Going by the alias, JS, she wrote: “I have been asked to explain why I want this unusual thing done. I’m only 14 years old and I don’t want to die, but I know I am going to.

“I think being cryo‐preserved gives me a chance to be cured and woken up, even in hundreds of years’ time. I don’t want to be buried underground.

“I want to live and live longer and I think that in the future they may find a cure for my cancer and wake me up. I want to have this chance.

“This is my wish.”

Justice Peter Jackson made the ruling in October after a private hearing at the family division of the London high court. Jackson ruled that nothing about the case should be reported while she was alive because media coverage would distress her. He visited her in the hospital, and was moved by “the valiant way in which she was facing her predicament”.

“It is no surprise that this application is the only one of its kind to have come before the courts in this country, and probably anywhere else.

“It is an example of the new questions that science poses to the law, perhaps most of all to family law … No other parent has ever been put in the position of JS’s father.”

The ruling, he said, was not about the rights or wrongs of cryonics but about a dispute between parents over the disposal of their daughter’s body.
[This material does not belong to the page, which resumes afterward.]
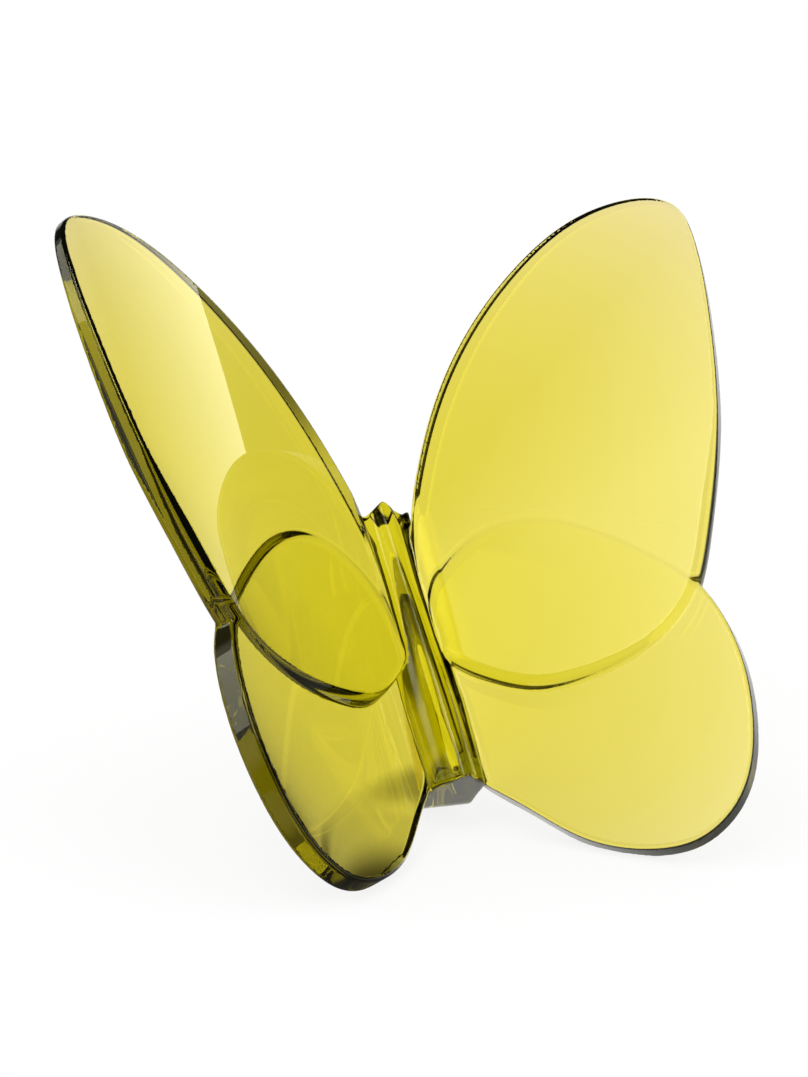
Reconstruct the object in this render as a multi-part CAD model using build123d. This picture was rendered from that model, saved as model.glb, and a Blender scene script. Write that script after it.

“A dispute about a parent being able to see his child after death would be momentous enough on its own if the case did not also raise the issue of cryonic preservation.”

The court ruled that the mother of the girl, who supported the decision for her daughter’s body to be frozen, should have the final decision.

Shortly before her death in a London hospital, the judge granted JS her wish.

Her body was taken to a storage facility in the US where it has been frozen “in perpetuity” by a commercial company at a cost of £37,000.

She is one of only 10 Britons to have been frozen.